I have a 2004 Nissan Sentra 1.8l Few Weeks ago my Left Side Speakers Front and Rear Went out....Checked to see if it was the speakers themselves and its not cause i swapped and when I put my radio on left side only If the volume is put up to max you can hear the music come out the left side speakers just very low ....would have to put ear up to it to be able to hear it clearly....Ihave bin takeing panels and what not apart and makeing sure all connectors are all the way in and took out the radio to check the connectors behind it....Im not familier with antyhing about Audio in cars but am Generally Smart in things I need to do like takeing things apart and putting back together and all that but Does anyone know what might be causeing the problem exactly cause It stinks driveing around with half my speakers workin any help would be awsome thanks! :waving:


----------



## Npm914 (Jun 21, 2010)

Im just throwing this out from my little knowledge but if anyone could maybe confirm this it would be great....I sense the fact my Radio is probally bad and isnt putting out the right balance cause its just old and bad and maybe replaceing it would be my solution if there not loose wires or anything....its a stock radio orginial from the day the car was made so no the car isnt that old being an 04 but the radio could be.....any confirmation would be cool i dont wanna buy a new radio for it if its not needed and doesnt solve the problem in anyway


----------



## schmiddr2 (Nov 24, 2009)

Check each speaker to see if it moves freely in and out by hand (gently), and if the tensil leads are attached properly. If you have a DMM you can check the speaker coil to determine if them impedance is ok.

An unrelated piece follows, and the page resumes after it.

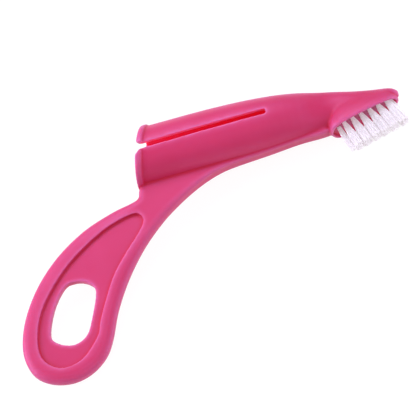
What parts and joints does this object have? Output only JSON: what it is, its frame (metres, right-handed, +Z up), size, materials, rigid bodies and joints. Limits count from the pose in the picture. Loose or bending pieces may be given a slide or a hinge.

Are they coaxial speakers?

But I would agree that it is likely the amplifier in the radio (HU) is going out. Sounds like you did the right test, swap the speaker from the bad side to the other side, then listen. If you get the same issue on the other side then it's the speaker, if it stays on the same side it's the HU. That's about all you can test easily. If it's the HU then you probably wont be able to repair it and a shop would charge too much compared to a new HU.

There are hundreds of HU to choose from. If you need any help just ask.

If any of these terms you do not understand, google them


----------